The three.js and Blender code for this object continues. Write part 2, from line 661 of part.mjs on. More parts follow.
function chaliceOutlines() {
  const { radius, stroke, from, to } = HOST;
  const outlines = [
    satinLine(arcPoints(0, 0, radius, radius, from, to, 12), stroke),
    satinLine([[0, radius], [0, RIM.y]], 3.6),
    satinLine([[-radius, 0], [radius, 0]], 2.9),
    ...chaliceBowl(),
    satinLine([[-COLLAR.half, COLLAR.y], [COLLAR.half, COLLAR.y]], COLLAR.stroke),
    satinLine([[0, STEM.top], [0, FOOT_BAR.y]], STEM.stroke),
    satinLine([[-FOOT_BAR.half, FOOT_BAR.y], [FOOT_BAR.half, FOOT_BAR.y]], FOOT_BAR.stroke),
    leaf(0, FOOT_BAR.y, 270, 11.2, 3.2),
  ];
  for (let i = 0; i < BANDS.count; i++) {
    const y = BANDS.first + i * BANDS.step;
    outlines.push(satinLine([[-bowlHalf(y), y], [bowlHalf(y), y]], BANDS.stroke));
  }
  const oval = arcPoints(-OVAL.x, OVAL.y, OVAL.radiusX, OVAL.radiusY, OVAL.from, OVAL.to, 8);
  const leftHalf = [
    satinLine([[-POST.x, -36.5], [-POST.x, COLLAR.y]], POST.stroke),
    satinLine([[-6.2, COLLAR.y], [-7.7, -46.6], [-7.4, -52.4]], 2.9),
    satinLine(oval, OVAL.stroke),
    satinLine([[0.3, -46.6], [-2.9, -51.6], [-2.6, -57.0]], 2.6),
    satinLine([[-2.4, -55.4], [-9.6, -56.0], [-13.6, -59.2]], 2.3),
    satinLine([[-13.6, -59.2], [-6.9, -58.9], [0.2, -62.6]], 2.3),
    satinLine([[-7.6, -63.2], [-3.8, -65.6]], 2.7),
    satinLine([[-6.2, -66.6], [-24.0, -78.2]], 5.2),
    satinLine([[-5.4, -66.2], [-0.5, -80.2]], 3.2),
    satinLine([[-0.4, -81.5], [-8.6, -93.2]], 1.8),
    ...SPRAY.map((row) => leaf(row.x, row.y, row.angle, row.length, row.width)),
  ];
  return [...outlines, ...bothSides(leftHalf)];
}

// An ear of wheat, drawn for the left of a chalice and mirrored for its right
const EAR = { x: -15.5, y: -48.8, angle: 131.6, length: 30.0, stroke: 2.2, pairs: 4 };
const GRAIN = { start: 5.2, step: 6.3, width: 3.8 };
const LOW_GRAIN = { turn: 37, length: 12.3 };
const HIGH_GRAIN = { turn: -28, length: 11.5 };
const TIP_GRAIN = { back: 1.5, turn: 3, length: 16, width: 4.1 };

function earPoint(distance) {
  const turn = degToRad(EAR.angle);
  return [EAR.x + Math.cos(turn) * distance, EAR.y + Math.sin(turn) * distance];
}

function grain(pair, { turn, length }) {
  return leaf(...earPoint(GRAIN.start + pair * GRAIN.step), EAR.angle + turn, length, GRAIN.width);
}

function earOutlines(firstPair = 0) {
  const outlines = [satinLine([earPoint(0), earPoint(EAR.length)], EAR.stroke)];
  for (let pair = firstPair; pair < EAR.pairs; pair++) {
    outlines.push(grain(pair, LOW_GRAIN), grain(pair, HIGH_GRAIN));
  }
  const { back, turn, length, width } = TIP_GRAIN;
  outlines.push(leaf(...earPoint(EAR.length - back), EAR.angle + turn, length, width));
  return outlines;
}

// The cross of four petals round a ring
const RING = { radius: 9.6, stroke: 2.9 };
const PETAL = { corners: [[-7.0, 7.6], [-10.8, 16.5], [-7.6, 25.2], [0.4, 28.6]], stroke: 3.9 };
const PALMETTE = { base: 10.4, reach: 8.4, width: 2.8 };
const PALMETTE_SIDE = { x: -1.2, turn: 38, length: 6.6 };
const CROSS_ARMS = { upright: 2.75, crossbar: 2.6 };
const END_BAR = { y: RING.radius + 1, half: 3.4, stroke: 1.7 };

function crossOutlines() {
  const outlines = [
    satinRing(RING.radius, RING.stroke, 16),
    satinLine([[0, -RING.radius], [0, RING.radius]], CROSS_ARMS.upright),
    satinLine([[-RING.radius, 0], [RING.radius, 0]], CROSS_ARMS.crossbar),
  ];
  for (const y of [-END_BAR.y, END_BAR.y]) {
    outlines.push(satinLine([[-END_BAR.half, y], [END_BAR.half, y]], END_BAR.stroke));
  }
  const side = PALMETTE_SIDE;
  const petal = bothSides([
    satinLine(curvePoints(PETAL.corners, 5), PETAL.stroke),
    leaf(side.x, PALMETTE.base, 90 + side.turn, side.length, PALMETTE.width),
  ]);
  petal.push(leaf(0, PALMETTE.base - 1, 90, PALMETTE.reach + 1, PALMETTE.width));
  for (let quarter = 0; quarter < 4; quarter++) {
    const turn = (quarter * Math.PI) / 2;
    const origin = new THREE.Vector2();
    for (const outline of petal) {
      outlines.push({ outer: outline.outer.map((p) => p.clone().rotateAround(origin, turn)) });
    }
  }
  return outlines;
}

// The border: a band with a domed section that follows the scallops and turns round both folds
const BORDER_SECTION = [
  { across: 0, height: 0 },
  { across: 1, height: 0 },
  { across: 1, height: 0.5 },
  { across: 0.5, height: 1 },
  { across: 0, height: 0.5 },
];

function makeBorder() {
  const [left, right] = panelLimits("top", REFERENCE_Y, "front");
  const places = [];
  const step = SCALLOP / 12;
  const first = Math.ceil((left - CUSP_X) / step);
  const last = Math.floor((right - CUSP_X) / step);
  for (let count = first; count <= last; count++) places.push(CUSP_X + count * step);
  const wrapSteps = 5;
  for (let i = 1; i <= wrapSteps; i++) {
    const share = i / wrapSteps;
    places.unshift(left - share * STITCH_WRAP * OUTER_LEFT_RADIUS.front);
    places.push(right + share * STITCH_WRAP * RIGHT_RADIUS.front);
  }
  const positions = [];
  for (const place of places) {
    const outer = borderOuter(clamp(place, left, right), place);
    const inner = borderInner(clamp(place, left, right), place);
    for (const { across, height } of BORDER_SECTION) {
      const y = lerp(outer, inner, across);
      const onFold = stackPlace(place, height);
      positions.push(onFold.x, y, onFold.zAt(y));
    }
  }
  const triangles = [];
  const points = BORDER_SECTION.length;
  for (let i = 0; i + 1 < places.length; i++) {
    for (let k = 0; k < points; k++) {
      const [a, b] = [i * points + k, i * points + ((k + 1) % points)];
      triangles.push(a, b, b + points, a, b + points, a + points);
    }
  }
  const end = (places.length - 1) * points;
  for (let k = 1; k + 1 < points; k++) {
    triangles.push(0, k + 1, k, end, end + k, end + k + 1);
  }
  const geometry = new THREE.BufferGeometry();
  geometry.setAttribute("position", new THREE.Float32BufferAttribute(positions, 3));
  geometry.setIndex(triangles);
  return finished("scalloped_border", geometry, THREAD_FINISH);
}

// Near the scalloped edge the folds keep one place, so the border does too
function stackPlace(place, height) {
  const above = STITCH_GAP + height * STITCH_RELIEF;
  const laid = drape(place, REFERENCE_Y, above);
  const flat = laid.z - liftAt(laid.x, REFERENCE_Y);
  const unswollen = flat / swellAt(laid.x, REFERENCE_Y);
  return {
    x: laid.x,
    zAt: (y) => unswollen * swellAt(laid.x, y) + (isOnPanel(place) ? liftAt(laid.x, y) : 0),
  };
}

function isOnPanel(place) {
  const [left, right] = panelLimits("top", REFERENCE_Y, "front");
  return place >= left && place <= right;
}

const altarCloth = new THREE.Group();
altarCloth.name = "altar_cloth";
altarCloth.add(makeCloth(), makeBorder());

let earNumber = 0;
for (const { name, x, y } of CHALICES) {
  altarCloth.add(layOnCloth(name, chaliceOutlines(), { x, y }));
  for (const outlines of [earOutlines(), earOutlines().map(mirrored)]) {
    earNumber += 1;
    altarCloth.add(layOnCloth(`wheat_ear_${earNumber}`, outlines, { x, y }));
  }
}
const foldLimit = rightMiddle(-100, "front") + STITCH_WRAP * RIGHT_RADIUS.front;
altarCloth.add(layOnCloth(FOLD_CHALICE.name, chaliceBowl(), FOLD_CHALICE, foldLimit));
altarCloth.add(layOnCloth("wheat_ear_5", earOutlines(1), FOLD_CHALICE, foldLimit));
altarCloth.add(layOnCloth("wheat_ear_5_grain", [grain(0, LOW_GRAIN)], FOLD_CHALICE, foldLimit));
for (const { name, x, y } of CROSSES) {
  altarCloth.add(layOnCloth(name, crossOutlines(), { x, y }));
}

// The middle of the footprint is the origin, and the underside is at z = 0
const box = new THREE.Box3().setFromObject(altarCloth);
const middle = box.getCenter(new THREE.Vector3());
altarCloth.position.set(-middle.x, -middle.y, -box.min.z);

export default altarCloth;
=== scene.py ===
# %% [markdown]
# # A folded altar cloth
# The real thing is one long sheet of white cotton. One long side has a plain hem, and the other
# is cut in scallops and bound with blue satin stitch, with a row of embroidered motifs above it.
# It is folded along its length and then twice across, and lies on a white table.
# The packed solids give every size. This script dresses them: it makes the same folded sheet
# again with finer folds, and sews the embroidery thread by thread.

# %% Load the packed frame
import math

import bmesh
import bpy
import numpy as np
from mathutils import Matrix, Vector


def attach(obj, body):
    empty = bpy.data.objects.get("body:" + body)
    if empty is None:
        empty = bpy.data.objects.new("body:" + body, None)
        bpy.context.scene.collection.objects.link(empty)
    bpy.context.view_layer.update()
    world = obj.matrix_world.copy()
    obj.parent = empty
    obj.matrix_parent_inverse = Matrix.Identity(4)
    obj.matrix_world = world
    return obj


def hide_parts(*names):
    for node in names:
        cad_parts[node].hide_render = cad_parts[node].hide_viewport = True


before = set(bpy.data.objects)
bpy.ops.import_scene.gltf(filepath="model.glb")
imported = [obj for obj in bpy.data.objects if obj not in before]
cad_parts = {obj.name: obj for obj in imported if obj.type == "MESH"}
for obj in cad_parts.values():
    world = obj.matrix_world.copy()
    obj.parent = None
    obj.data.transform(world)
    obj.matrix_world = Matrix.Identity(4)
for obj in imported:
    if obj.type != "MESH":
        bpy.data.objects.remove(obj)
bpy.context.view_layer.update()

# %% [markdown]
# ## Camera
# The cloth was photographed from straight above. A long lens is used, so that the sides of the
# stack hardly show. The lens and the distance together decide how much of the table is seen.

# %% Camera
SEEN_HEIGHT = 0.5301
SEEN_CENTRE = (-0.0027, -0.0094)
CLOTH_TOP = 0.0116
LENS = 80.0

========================

*WHAT TO DO*
Only the lines from the one holding "is at z = 0" through the one holding "cad_parts[node].hide_render = cad_parts[node].hide_viewport" are wanted; retype them exactly.

*FINAL ANSWER*
// The middle of the footprint is the origin, and the underside is at z = 0
const box = new THREE.Box3().setFromObject(altarCloth);
const middle = box.getCenter(new THREE.Vector3());
altarCloth.position.set(-middle.x, -middle.y, -box.min.z);

export default altarCloth;
=== scene.py ===
# %% [markdown]
# # A folded altar cloth
# The real thing is one long sheet of white cotton. One long side has a plain hem, and the other
# is cut in scallops and bound with blue satin stitch, with a row of embroidered motifs above it.
# It is folded along its length and then twice across, and lies on a white table.
# The packed solids give every size. This script dresses them: it makes the same folded sheet
# again with finer folds, and sews the embroidery thread by thread.

# %% Load the packed frame
import math

import bmesh
import bpy
import numpy as np
from mathutils import Matrix, Vector


def attach(obj, body):
    empty = bpy.data.objects.get("body:" + body)
    if empty is None:
        empty = bpy.data.objects.new("body:" + body, None)
        bpy.context.scene.collection.objects.link(empty)
    bpy.context.view_layer.update()
    world = obj.matrix_world.copy()
    obj.parent = empty
    obj.matrix_parent_inverse = Matrix.Identity(4)
    obj.matrix_world = world
    return obj


def hide_parts(*names):
    for node in names:
        cad_parts[node].hide_render = cad_parts[node].hide_viewport = True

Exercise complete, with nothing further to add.